**Extracted records:**
============

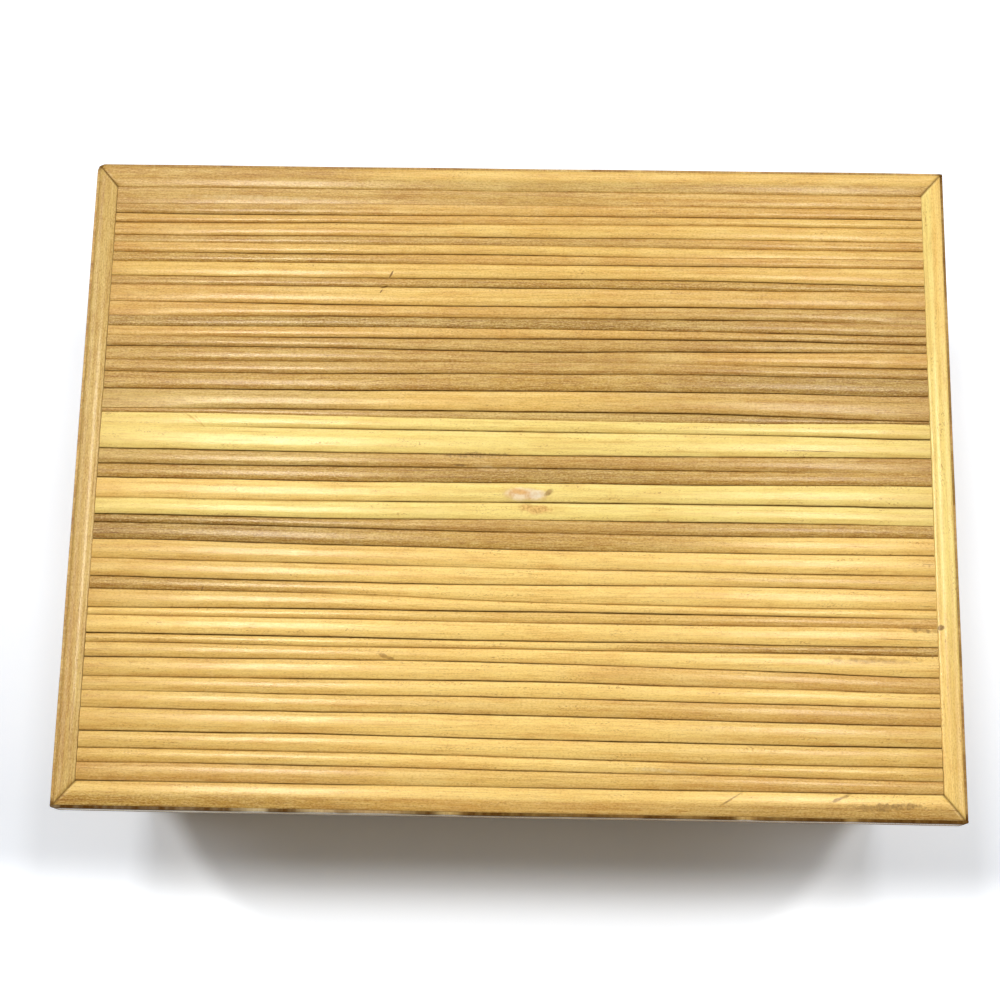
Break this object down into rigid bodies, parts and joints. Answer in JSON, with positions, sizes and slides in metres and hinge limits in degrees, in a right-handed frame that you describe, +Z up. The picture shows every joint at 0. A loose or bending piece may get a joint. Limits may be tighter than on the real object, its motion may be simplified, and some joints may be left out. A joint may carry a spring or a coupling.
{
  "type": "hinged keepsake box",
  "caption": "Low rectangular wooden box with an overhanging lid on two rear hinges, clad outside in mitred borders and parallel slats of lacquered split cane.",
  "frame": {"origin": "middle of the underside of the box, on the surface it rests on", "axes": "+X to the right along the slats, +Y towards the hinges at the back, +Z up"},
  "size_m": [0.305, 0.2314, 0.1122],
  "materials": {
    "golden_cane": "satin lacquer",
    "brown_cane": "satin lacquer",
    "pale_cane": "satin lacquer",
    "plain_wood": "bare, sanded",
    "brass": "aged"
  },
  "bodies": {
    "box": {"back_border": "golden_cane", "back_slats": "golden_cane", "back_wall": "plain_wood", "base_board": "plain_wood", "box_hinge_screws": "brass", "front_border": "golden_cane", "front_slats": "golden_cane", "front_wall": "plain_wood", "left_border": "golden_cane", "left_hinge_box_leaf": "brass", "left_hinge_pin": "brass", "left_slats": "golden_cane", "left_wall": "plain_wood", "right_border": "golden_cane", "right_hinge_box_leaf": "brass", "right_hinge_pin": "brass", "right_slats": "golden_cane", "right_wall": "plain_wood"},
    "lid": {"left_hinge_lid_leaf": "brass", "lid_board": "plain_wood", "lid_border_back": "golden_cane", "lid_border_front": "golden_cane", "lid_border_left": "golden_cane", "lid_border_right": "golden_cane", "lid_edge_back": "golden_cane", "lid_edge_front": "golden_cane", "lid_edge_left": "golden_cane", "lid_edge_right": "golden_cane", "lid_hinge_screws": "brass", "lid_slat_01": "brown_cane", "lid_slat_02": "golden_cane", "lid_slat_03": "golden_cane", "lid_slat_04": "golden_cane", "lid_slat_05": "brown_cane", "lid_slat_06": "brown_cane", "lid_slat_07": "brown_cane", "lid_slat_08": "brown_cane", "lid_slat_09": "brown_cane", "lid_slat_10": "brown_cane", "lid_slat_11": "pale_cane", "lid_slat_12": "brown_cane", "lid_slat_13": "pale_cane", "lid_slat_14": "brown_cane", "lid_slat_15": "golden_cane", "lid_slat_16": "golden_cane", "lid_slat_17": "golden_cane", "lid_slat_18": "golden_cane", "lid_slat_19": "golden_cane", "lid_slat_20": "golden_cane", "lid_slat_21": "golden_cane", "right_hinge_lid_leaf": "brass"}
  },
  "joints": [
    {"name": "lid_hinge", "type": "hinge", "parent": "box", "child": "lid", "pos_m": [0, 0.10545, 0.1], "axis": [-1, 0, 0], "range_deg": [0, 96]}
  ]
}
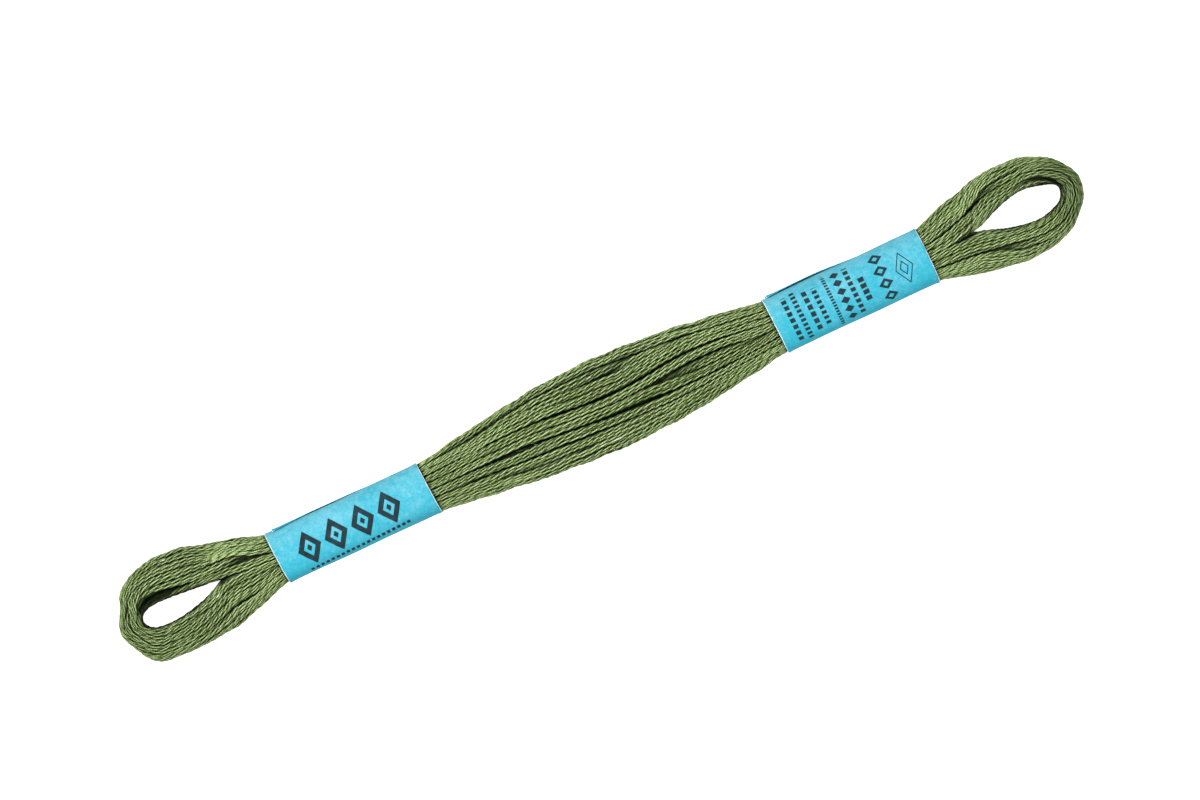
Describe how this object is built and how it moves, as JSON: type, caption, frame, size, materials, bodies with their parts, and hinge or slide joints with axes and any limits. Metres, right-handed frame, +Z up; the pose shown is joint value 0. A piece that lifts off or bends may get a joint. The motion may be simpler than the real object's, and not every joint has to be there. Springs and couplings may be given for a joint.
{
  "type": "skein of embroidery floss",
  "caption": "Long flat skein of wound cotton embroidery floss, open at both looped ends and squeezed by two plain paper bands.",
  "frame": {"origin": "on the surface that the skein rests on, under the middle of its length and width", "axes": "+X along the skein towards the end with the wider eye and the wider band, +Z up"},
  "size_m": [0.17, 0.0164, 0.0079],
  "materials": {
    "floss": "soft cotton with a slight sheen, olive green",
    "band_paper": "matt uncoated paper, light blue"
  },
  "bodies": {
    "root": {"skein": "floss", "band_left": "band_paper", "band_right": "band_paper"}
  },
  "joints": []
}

============

Write every line of the material above again, exactly.

**Output below:**
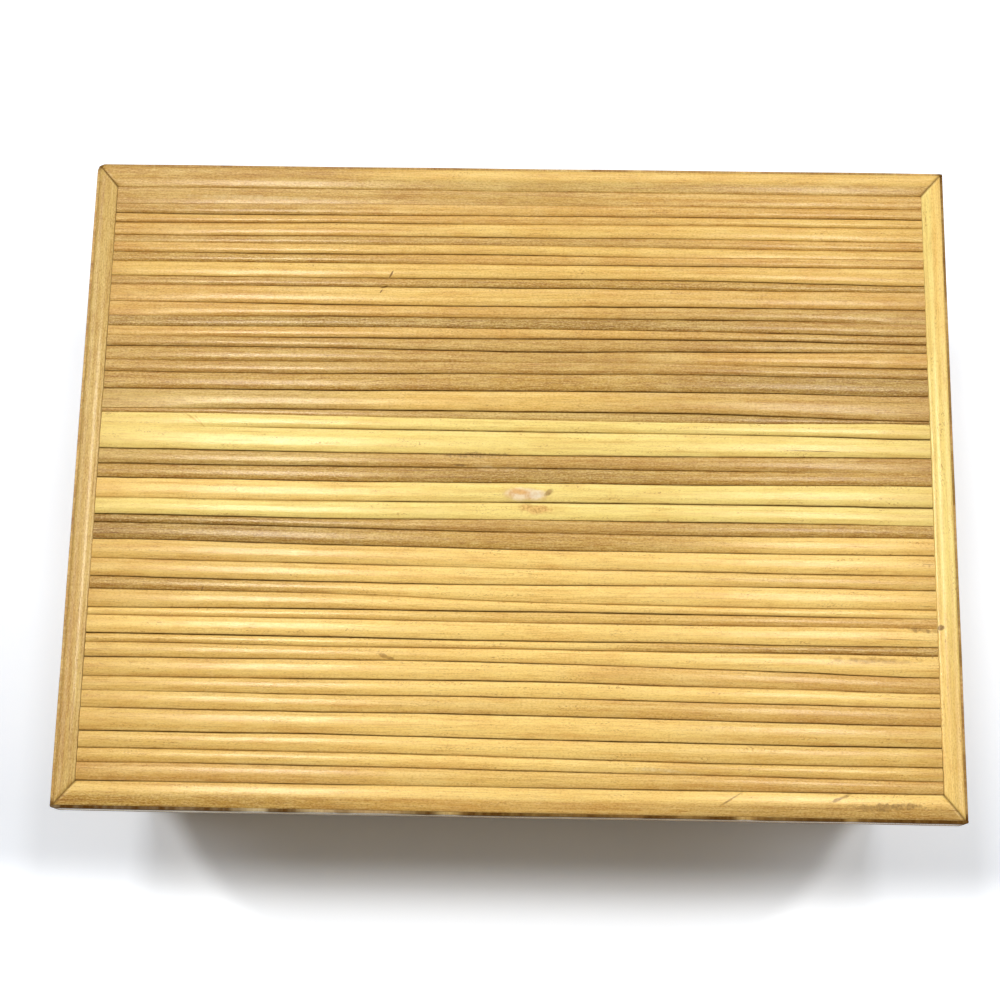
Break this object down into rigid bodies, parts and joints. Answer in JSON, with positions, sizes and slides in metres and hinge limits in degrees, in a right-handed frame that you describe, +Z up. The picture shows every joint at 0. A loose or bending piece may get a joint. Limits may be tighter than on the real object, its motion may be simplified, and some joints may be left out. A joint may carry a spring or a coupling.
{
  "type": "hinged keepsake box",
  "caption": "Low rectangular wooden box with an overhanging lid on two rear hinges, clad outside in mitred borders and parallel slats of lacquered split cane.",
  "frame": {"origin": "middle of the underside of the box, on the surface it rests on", "axes": "+X to the right along the slats, +Y towards the hinges at the back, +Z up"},
  "size_m": [0.305, 0.2314, 0.1122],
  "materials": {
    "golden_cane": "satin lacquer",
    "brown_cane": "satin lacquer",
    "pale_cane": "satin lacquer",
    "plain_wood": "bare, sanded",
    "brass": "aged"
  },
  "bodies": {
    "box": {"back_border": "golden_cane", "back_slats": "golden_cane", "back_wall": "plain_wood", "base_board": "plain_wood", "box_hinge_screws": "brass", "front_border": "golden_cane", "front_slats": "golden_cane", "front_wall": "plain_wood", "left_border": "golden_cane", "left_hinge_box_leaf": "brass", "left_hinge_pin": "brass", "left_slats": "golden_cane", "left_wall": "plain_wood", "right_border": "golden_cane", "right_hinge_box_leaf": "brass", "right_hinge_pin": "brass", "right_slats": "golden_cane", "right_wall": "plain_wood"},
    "lid": {"left_hinge_lid_leaf": "brass", "lid_board": "plain_wood", "lid_border_back": "golden_cane", "lid_border_front": "golden_cane", "lid_border_left": "golden_cane", "lid_border_right": "golden_cane", "lid_edge_back": "golden_cane", "lid_edge_front": "golden_cane", "lid_edge_left": "golden_cane", "lid_edge_right": "golden_cane", "lid_hinge_screws": "brass", "lid_slat_01": "brown_cane", "lid_slat_02": "golden_cane", "lid_slat_03": "golden_cane", "lid_slat_04": "golden_cane", "lid_slat_05": "brown_cane", "lid_slat_06": "brown_cane", "lid_slat_07": "brown_cane", "lid_slat_08": "brown_cane", "lid_slat_09": "brown_cane", "lid_slat_10": "brown_cane", "lid_slat_11": "pale_cane", "lid_slat_12": "brown_cane", "lid_slat_13": "pale_cane", "lid_slat_14": "brown_cane", "lid_slat_15": "golden_cane", "lid_slat_16": "golden_cane", "lid_slat_17": "golden_cane", "lid_slat_18": "golden_cane", "lid_slat_19": "golden_cane", "lid_slat_20": "golden_cane", "lid_slat_21": "golden_cane", "right_hinge_lid_leaf": "brass"}
  },
  "joints": [
    {"name": "lid_hinge", "type": "hinge", "parent": "box", "child": "lid", "pos_m": [0, 0.10545, 0.1], "axis": [-1, 0, 0], "range_deg": [0, 96]}
  ]
}
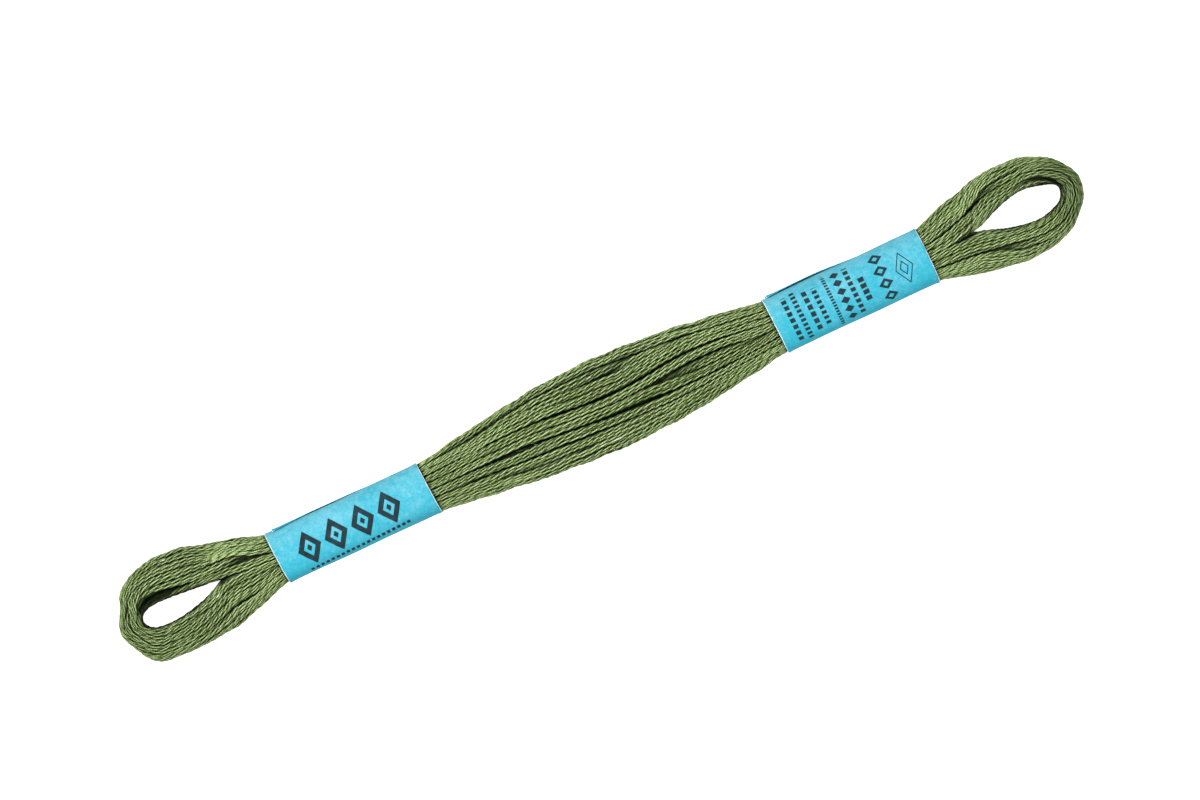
Describe how this object is built and how it moves, as JSON: type, caption, frame, size, materials, bodies with their parts, and hinge or slide joints with axes and any limits. Metres, right-handed frame, +Z up; the pose shown is joint value 0. A piece that lifts off or bends may get a joint. The motion may be simpler than the real object's, and not every joint has to be there. Springs and couplings may be given for a joint.
{
  "type": "skein of embroidery floss",
  "caption": "Long flat skein of wound cotton embroidery floss, open at both looped ends and squeezed by two plain paper bands.",
  "frame": {"origin": "on the surface that the skein rests on, under the middle of its length and width", "axes": "+X along the skein towards the end with the wider eye and the wider band, +Z up"},
  "size_m": [0.17, 0.0164, 0.0079],
  "materials": {
    "floss": "soft cotton with a slight sheen, olive green",
    "band_paper": "matt uncoated paper, light blue"
  },
  "bodies": {
    "root": {"skein": "floss", "band_left": "band_paper", "band_right": "band_paper"}
  },
  "joints": []
}